Figure 4.

Kinetic study for the SpAAC reaction between azF-Rho and Alexa488-DIBO. A) Reaction time course of four azF-Rho variant with Alexa488-DIBO (10 μM): M155 and V162 (TM4), S144 (IC2) and Y102 (EC2). The data points were fitted using pseudo first-order kinetic model. The calculated k₂ is (3.2 ± 0.4)×10² M⁻¹ s⁻¹ for M155azF-Rho, and (1.9 ± 0.5) ×10² M⁻¹ s⁻¹ for V162azF-Rho. The kinetic study for S144azF-Rho (k₂ = 62 M⁻¹ s⁻¹) has been described earlier^[10c] and included in the plot for comparison. The curve for Y102azF-Rho was simulated based on the k₂ (= 0.27 M⁻¹ s⁻¹) estimated from single time point labeling stoichiometry data.^[10c] B) Partition equilibrium of Alexa488-DIBO between water and DM micelle. C) Partition coefficients (water to micelle) from ultrafiltration experiment for various concentrations of DM. The observed partition coefficients (P) were plotted as against the mass concentration of DM (f₀). We found empirically a linear correlation between P and f₀ (R² = 0.81). D) Atomic model of Rho (PDB:1GZM) embedded in a micelle (150 DM molecules). The SpAAC conjugated V162azF-DIBO-Alexa488 is shown as sticks including hydrogens. For size comparison, one of the 150 DM molecules is shown in sticks but without hydrogens. The protein backbone is shown as a cartoon (ice blue). 11-cis-retinal is shown in spheres (red).

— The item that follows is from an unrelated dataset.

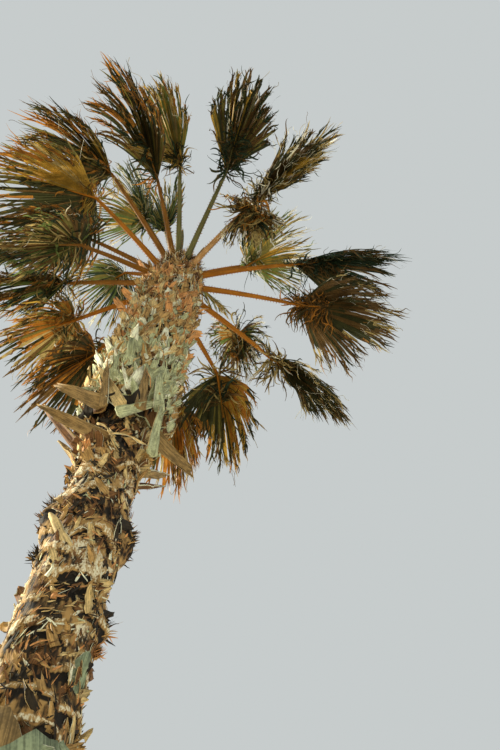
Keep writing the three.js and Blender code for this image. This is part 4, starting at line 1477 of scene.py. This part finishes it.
def turning(rng, number, steps):
    """Twists along strips, each from its own start and at its own rate."""
    return rng.uniform(-1.5, 1.5, (number, 1)) + rng.uniform(-2, 2, (number, 1)) * np.linspace(0, 1, steps)


class PALM_OT_fans(bpy.types.Operator):
    """Grows each fan: its pleated blade, free tips, hairs, side curls and threads"""

    bl_idname = "palm.fans"
    bl_label = "Fans"

    def execute(self, context):
        fans = context.scene.palm_fans
        paints = leaf_paints()
        thread_lines = {"p": [], "s": [], "b": []}
        for k, (first, last) in enumerate(FAN_GROUPS):
            blades, curls = Heap(), Heap()
            for f, row in zip(FRONDS[first:last], FROND_STYLES[first:last]):
                rng = np.random.default_rng(SEEDS["fans"] + f.number)
                self.fan(fans, f, FanStyle(*row), rng, blades, curls, thread_lines)
            blades.make(f"fans_{k + 1}", paints, "frond", *FROND_NODES[first:last])
            curls.make(f"curls_{k + 1}", paints, "frond", *FROND_NODES[first:last])
        meshes = []
        for letter, lines in thread_lines.items():
            material = paints[LEAF_TONES.index(letter)]
            meshes.append(threads_from(np.concatenate(lines), fans.thread_radius, material))
        join("threads", meshes, "frond")
        return {"FINISHED"}

    def fan(self, fans, f, style, rng, blades, curls, thread_lines):
        """One fan, from its segments to its threads."""
        number = fans.segments
        place = (np.arange(number) + 0.5 + rng.uniform(-0.05, 0.05, number)) * 2 / number - 1
        shares, ends = fan_shares(rng, number, style.split)
        lateral = f.across(place)
        centre = self.segments(f, style, rng, place, shares, ends, lateral)
        tip_tones = self.blade(f, style, rng, place, shares, ends, lateral, centre, blades)
        self.forks(f, style, rng, centre, lateral, tip_tones, curls)
        self.hair(fans, f, style, rng, centre, lateral, curls)
        self.side_curls(fans, f, style, rng, curls)
        self.threads(f, style, rng, centre, thread_lines)

    def segments(self, f, style, rng, place, shares, ends, lateral):
        """Centre lines of the segments, which hang, hook and sweep past the split."""
        number = len(place)
        middle = (shares[:, 1:] + shares[:, :-1]) / 2
        free = np.clip((middle - ends) / (1 - ends), 0, 1)
        hook = unit(rng.normal(0, 1, (number, 3)) - f.direction(f.angle(place)) * 0.5)
        amount = rng.uniform(0.1, 1.0, (number, 1)) * free**1.8
        sway = hook[:, None] * (amount * style.limp)[..., None]
        swept = style.sweep * (0.1 + 1.6 * ((place + 1) / 2) ** 2)[:, None]
        swept = swept * rng.uniform(0.6, 1.4, (number, 1))
        sway = sway + heading(style.sweep_turn, 0) * (swept * free)[..., None]
        phase, speed = rng.uniform(0, 6, (2, number, 1))
        sway = sway + lateral[:, None] * (0.22 * free * np.sin(phase + (3 + speed) * free))[..., None]
        slack = style.limp * rng.uniform(0.2, 1.6, (number, 1)) * free
        reach = rng.uniform(0.82, 1.06, number) * np.where(rng.random(number) < 0.1, 0.75, 1.0)
        return f.rays(place, reach, shares, slack, sway)

    def blade(self, f, style, rng, place, shares, ends, lateral, centre, blades):
        """Pleated strips along the segments. Gives the tones of their tips."""
        number = len(place)
        free = np.clip((shares - ends) / (1 - ends), 0, 1)
        gone = np.minimum(shares, ends) * (f.blade * (1 - OUTER_SHORTER * abs(place) ** 2))[:, None]
        step = 2 / number
        seen = abs(f.angle(place + step / 2) - f.angle(place - step / 2))[:, None] / 2 * gone
        true_half = gone * radians(FULL_PLEAT) / (2 * number) + 0.0015
        fold = np.arccos(np.clip(1.1 * seen / true_half, 0.2, 0.95))
        loose_fold = rng.uniform(0.2, 0.9, (number, 1))
        fold = fold + (loose_fold - fold) * np.minimum(1, free * 4)
        half = true_half * (1 - free**2.2) * (1 - 0.25 * np.minimum(1, free * 5)) + 0.0014
        twist = rng.uniform(-1.2, 1.2, (number, 1)) * free**1.5
        edge = rng.uniform(-0.12, 0.12, number)
        first, second = pick(rng, style.first, number), pick(rng, style.second, number)
        blade_tones = np.where(place < edge, first, second)
        tip_tones = np.where(rng.random(number) < 0.3, blade_tones, pick(rng, style.tips, number))
        near = free[:, 1:] < rng.uniform(0.1, 0.6, (number, 1))
        tones = np.where(near, blade_tones[:, None], tip_tones[:, None])
        across, lift = lateral[:, None] + 0 * centre, f.normal + 0 * centre
        strips(blades, centre, across, half, fold, tones, twist, lift)
        return tip_tones

    def forks(self, f, style, rng, centre, lateral, tones, curls):
        """Each free tip ends in two points."""
        number, steps = len(centre), 8
        for sign in (-1, 1):
            forward = unit(centre[:, FORK_AT + 1] - centre[:, FORK_AT - 1])
            direction = unit(forward + lateral * sign * rng.uniform(0.08, 0.35, (number, 1)))
            reach = rng.uniform(0.07, 0.17, number) * f.blade
            pull = style.limp * rng.uniform(0.2, 1.6, number)
            curl = rng.uniform(0.1, 0.5, number) * (0.5 + style.limp)
            line = wander(rng, centre[:, FORK_AT], direction, reach, steps, pull, curl)
            half = rng.uniform(0.005, 0.009, (number, 1)) * pointed(steps)
            twist = rng.uniform(-1.5, 1.5, (number, 1))
            hairs(curls, line, lateral[:, None] + 0 * line, half, tones[:, None], twist)

    def hair(self, fans, f, style, rng, centre, lateral, curls):
        """Torn strips among the free tips."""
        number, steps = int(style.hairs * fans.hair_share), 9
        tones = pick(rng, style.curls + style.tips, number)
        ray = rng.integers(0, len(centre), number)
        at = rng.integers(6, 13, number)
        forward = unit(centre[ray, at + 2] - centre[ray, at - 1])
        direction = unit(forward + rng.normal(0, 0.22, (number, 3)))
        reach = rng.uniform(0.09, 0.26, number) * f.blade
        pull, curl = style.limp * rng.uniform(0.3, 1.8, number), rng.uniform(0.2, 0.8, number)
        line = wander(rng, centre[ray, at], direction, reach, steps, pull, curl)
        half = fans.hair_width * rng.uniform(0.6, 1.5, (number, 1)) * pointed(steps)
        twist = turning(rng, number, steps)
        hairs(curls, line, lateral[ray][:, None] + 0 * line, half, tones[:, None], twist)

    def side_curls(self, fans, f, style, rng, curls):
        """Curling segments that spring from beside the hub and hang."""
        number, steps = 2 * style.curl_count, 12
        tones = pick(rng, style.curls, number)
        drift = heading(style.sweep_turn, 0) * style.sweep
        sign = np.where(np.arange(number) % 2, 1, -1)
        low = min(100, f.spread * 0.9)
        angle = sign * np.radians(rng.uniform(low, 150, number))
        direction = unit(f.direction(angle) + drift + rng.normal(0, 0.14, (number, 3)))
        start = f.hub + direction * 0.02
        start = start + f.along * rng.uniform(-0.04, style.spring, (number, 1)) * f.blade
        reach = fans.curl_length * (0.8 + 0.4 * style.limp) * rng.uniform(0.4, 1.3, number)
        pull, curl = rng.uniform(0.3, 2.2, number), rng.uniform(0.3, 1.2, number)
        line = wander(rng, start, direction, reach, steps, pull, curl)
        bulge = np.sin(pi * np.clip(0.15 + 0.85 * np.linspace(0, 1, steps), 0, 0.97)) ** 0.6
        half = (0.8 + 0.2 * style.limp) * rng.uniform(0.007, 0.015, (number, 1)) * bulge
        twist = turning(rng, number, steps)
        fold = rng.uniform(0.3, 0.9, (number, 1))
        strips(curls, line, f.normal + 0 * line, half, fold, tones[:, None], twist)

    def threads(self, f, style, rng, centre, thread_lines):
        """Fine threads that hang and float between the segments."""
        for k, lines in enumerate(thread_lines.values()):
            # Most threads are pale, partly painted glints of sun; eight each are straw and brown
            number = 8 if k else style.threads
            ray = rng.integers(0, len(centre), number)
            at = rng.integers(5, 14, number)
            forward = unit(centre[ray, at + 1] - centre[ray, at - 1])
            direction = unit(forward + rng.normal(0, 0.4, (number, 3)))
            reach = rng.uniform(0.08, 0.24, number) * f.blade
            pull, curl = rng.uniform(0.2, 1.8, number), rng.uniform(0.2, 0.8, number)
            lines.append(wander(rng, centre[ray, at], direction, reach, 10, pull, curl))


class PALM_OT_spears(bpy.types.Operator):
    """Builds the folded young leaves that stand on the bud"""

    bl_idname = "palm.spears"
    bl_label = "Spears"

    def execute(self, context):
        heap = Heap()
        rng = np.random.default_rng(SEEDS["spears"])
        places, sizes = np.array(SPEAR_PROFILE).T
        at = np.linspace(0, 1, SPEAR_STEPS)
        angle = np.arange(SPEAR_PLEATS) * 2 * pi / SPEAR_PLEATS
        ripple = 1 - 0.2 * (np.arange(SPEAR_PLEATS) % 2)
        radius = np.interp(at, places, sizes)[:, None] * ripple
        for turn, rise, reach in SPEARS:
            start = axis_at(BUD - SPEAR_ROOT) + heading(turn, 0) * SPEAR_ROOT
            direction = heading(turn, rise)
            side = unit(np.cross(direction, UP))
            normal = np.cross(side, direction)
            ring = (
                start
                + direction * (at * reach)[:, None, None]
                + side * (radius * np.cos(angle))[..., None]
                + normal * (0.6 * radius * np.sin(angle))[..., None]
            )
            heap.add(ring, grids(1, SPEAR_STEPS, SPEAR_PLEATS, wrap=True), pick(rng, "ngo", 1)[0])
        heap.make("spears", leaf_paints(), "spear", "spear_1", "spear_2", "spear_3")
        return {"FINISHED"}


class PALM_PT_parts(bpy.types.Panel):
    """The palm's pieces, in the order in which they are made"""

    bl_label = "Fan palm"
    bl_idname = "PALM_PT_parts"
    bl_space_type = "VIEW_3D"
    bl_region_type = "UI"
    bl_category = "Palm"

    def draw(self, context):
        for one in OPERATORS:
            self.layout.operator(one.bl_idname)


OPERATORS = (
    PALM_OT_stage,
    PALM_OT_trunk,
    PALM_OT_scraps,
    PALM_OT_bases,
    PALM_OT_broken,
    PALM_OT_stalks,
    PALM_OT_fans,
    PALM_OT_spears,
)
CLASSES = (PalmFans, PalmStem, *OPERATORS, PALM_PT_parts)


def register():
    for one in CLASSES:
        bpy.utils.register_class(one)
    bpy.types.Scene.palm_fans = bpy.props.PointerProperty(type=PalmFans)
    bpy.types.Scene.palm_stem = bpy.props.PointerProperty(type=PalmStem)


def unregister():
    del bpy.types.Scene.palm_fans, bpy.types.Scene.palm_stem
    for one in reversed(CLASSES):
        bpy.utils.unregister_class(one)


def main():
    register()
    for make in ("stage", "trunk", "scraps", "bases", "broken", "stalks", "fans", "spears"):
        getattr(bpy.ops.palm, make)()


if __name__ == "__main__":
    main()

The hydrophobic core of the micelle is rendered as a green surface sliced by the image plane just behind the dye. The white surface shows the extension of the head groups of the micelle sliced in the same plane. The model of Alexa488-DIBO was generated with Schrödinger’s small-molecule drug discovery suite, and the model of DM micelle was constructed by charmm-gui micelle builder.^[53] A short molecular dynamics simulation (1.3 ns) was performed with namd2.10^[54] to relax the DM micelle around the receptor.